Monday, August 29, 2011

Too Hot to Fish

A radio journalist interviewed me today about Japan's putative Prime Minister Yoshihiko Noda.

I noted it was not much of a surprise as it was signaled for months. Noda is an articulate politician who is respected by business and financial experts with real grassroots origins. He is not a controversial choice.

His election further defangs the DPJ's dark prince Ozawa and shifts the party center right. The focus of his tenure will be the domestic economy and consensus building with foreign affairs put aside much to the frustration of the U.S.

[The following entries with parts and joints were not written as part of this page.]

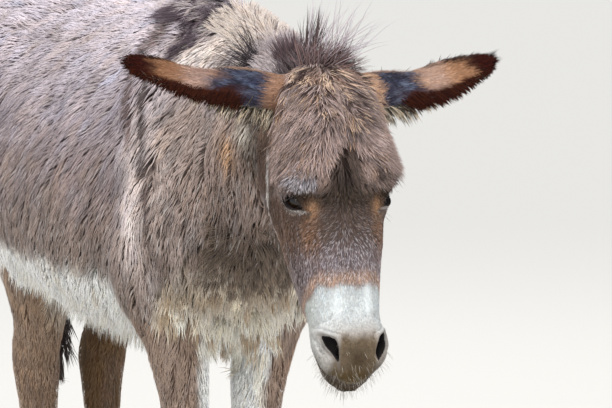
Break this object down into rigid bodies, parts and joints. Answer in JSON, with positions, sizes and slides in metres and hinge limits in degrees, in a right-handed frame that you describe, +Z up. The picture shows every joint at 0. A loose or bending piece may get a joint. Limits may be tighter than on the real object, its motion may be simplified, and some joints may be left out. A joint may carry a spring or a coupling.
{
  "type": "donkey",
  "caption": "Standing donkey with a shaggy mouse-brown coat, pale muzzle and belly, dark mane and shoulder cross, lowered head and ears held out sideways.",
  "frame": {"origin": "middle of the model's bounding box in X and Y, on the floor under the hooves", "axes": "+Z up, the head towards -Y and the tail towards +Y, the animal's left side towards +X"},
  "size_m": [0.585, 1.554, 1.151],
  "materials": {
    "coat": "long matt taupe-brown hair, cream below",
    "leg": "short matt brown hair",
    "mane": "long dark purplish-brown hair",
    "ear": "short rust-brown hair, dark at the tip and edge",
    "hoof": "worn dark horn, satin",
    "eye": "wet dark brown eye"
  },
  "bodies": {
    "root": {"head": "coat", "neck": "coat", "trunk": "coat", "mane": "mane", "tail_dock": "coat", "tail_tuft": "mane", "ear_right": "ear", "eye_right": "eye", "foreleg_right_upper": "coat", "foreleg_right_lower": "leg", "hindleg_right_upper": "coat", "hindleg_right_lower": "leg", "hoof_fore_right": "hoof", "hoof_hind_right": "hoof", "ear_left": "ear", "eye_left": "eye", "foreleg_left_upper": "coat", "foreleg_left_lower": "leg", "hindleg_left_upper": "coat", "hindleg_left_lower": "leg", "hoof_fore_left": "hoof", "hoof_hind_left": "hoof"}
  },
  "joints": []
}
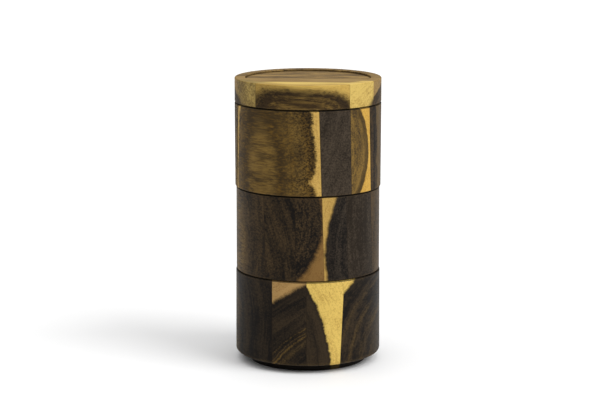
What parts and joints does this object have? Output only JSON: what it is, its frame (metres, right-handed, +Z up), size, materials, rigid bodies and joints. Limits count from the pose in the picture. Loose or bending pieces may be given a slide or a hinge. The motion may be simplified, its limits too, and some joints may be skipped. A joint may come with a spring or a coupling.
{
  "type": "stacking wooden canister",
  "caption": "Cylindrical tower of turned wooden bowls stacked by spigot feet under a dished lid; each tier turns and lifts off, and holds small dry goods.",
  "frame": {"origin": "middle of the foot's flat underside, on the axis of the tower", "axes": "+Z up along the axis of the tower; -Y is the front, where the pale streaks of the bowls line up"},
  "size_m": [0.09, 0.09, 0.1763],
  "materials": {
    "dark_heartwood": "oiled, satin",
    "brown_heartwood": "oiled, satin",
    "pale_sapwood": "oiled, satin",
    "silicone": "matte"
  },
  "bodies": {
    "bottom_bowl": {"bottom_bowl_strip_1": "dark_heartwood", "bottom_bowl_strip_2": "dark_heartwood", "bottom_bowl_strip_3": "pale_sapwood", "bottom_bowl_strip_4": "dark_heartwood"},
    "middle_seal": {"middle_seal": "silicone"},
    "middle_bowl": {"middle_bowl_strip_1": "dark_heartwood", "middle_bowl_strip_2": "dark_heartwood", "middle_bowl_strip_3": "dark_heartwood", "middle_bowl_strip_4": "brown_heartwood", "middle_bowl_strip_5": "dark_heartwood", "middle_bowl_strip_6": "dark_heartwood"},
    "top_seal": {"top_seal": "silicone"},
    "top_bowl": {"top_bowl_strip_1": "brown_heartwood", "top_bowl_strip_2": "brown_heartwood", "top_bowl_strip_3": "dark_heartwood", "top_bowl_strip_4": "pale_sapwood", "top_bowl_strip_5": "dark_heartwood", "top_bowl_strip_6": "brown_heartwood"},
    "lid_seal": {"lid_seal": "silicone"},
    "lid": {"lid_strip_1": "brown_heartwood", "lid_strip_2": "pale_sapwood", "lid_strip_3": "brown_heartwood", "lid_strip_4": "brown_heartwood", "lid_strip_5": "brown_heartwood", "lid_strip_6": "dark_heartwood"}
  },
  "joints": [
    {"name": "middle_lift", "type": "slide", "parent": "bottom_bowl", "child": "middle_seal", "axis": [0, 0, 1], "range_m": [0, 0.075]},
    {"name": "middle_turn", "type": "hinge", "parent": "middle_seal", "child": "middle_bowl", "pos_m": [0, 0, 0.057], "axis": [0, 0, 1], "continuous": true},
    {"name": "top_lift", "type": "slide", "parent": "middle_bowl", "child": "top_seal", "axis": [0, 0, 1], "range_m": [0, 0.075]},
    {"name": "top_turn", "type": "hinge", "parent": "top_seal", "child": "top_bowl", "pos_m": [0, 0, 0.109], "axis": [0, 0, 1], "continuous": true},
    {"name": "lid_lift", "type": "slide", "parent": "top_bowl", "child": "lid_seal", "axis": [0, 0, 1], "range_m": [0, 0.075]},
    {"name": "lid_turn", "type": "hinge", "parent": "lid_seal", "child": "lid", "pos_m": [0, 0, 0.161], "axis": [0, 0, 1], "continuous": true}
  ]
}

If anything, Noda's statement that he did not consider those Japanese convicted of war crimes to be criminals, helped rather than hurt his candidacy. It established his conservative bone-fides, created a bridge with the LDP, and set himself up for a small confrontation with China. Noda and others clearly noticed that Prime Minister Kan's tough stance against China proved to be popular. It dramatically, albeit temporarily, spiked Kan's polling numbers.

But most interesting, I thought, to my listening audience--Vatican City, Rwanda, and Kiribati--would be mention of how Mr. Noda described himself. So I concluded:
What can you say about a prime minister that wants to be compared to a fish? A friendly, adaptable, hardy fish. A bottom-feeder no less.
The fish in question is the Dojo Loach. According to Loach Online:
This somewhat "bulletproof" aspect of the fish does not mean that corners can be cut in its care in the aquarium though. Big fish such as this require excellent filtration and frequent water-changes. 
They are a very peaceful fish and can become quite tame, often feeding from their owner's hand. They are also quite long-lived, and if cared for well can become quite a Pet. Because of their sociability, they should not be kept singly as they like to sit in groups when at rest. They will often sidle up against one another and feel one another with their barbels.
I do not make this stuff up. This is science.

Oh yes, the Asian Loach is an invasive species in the West.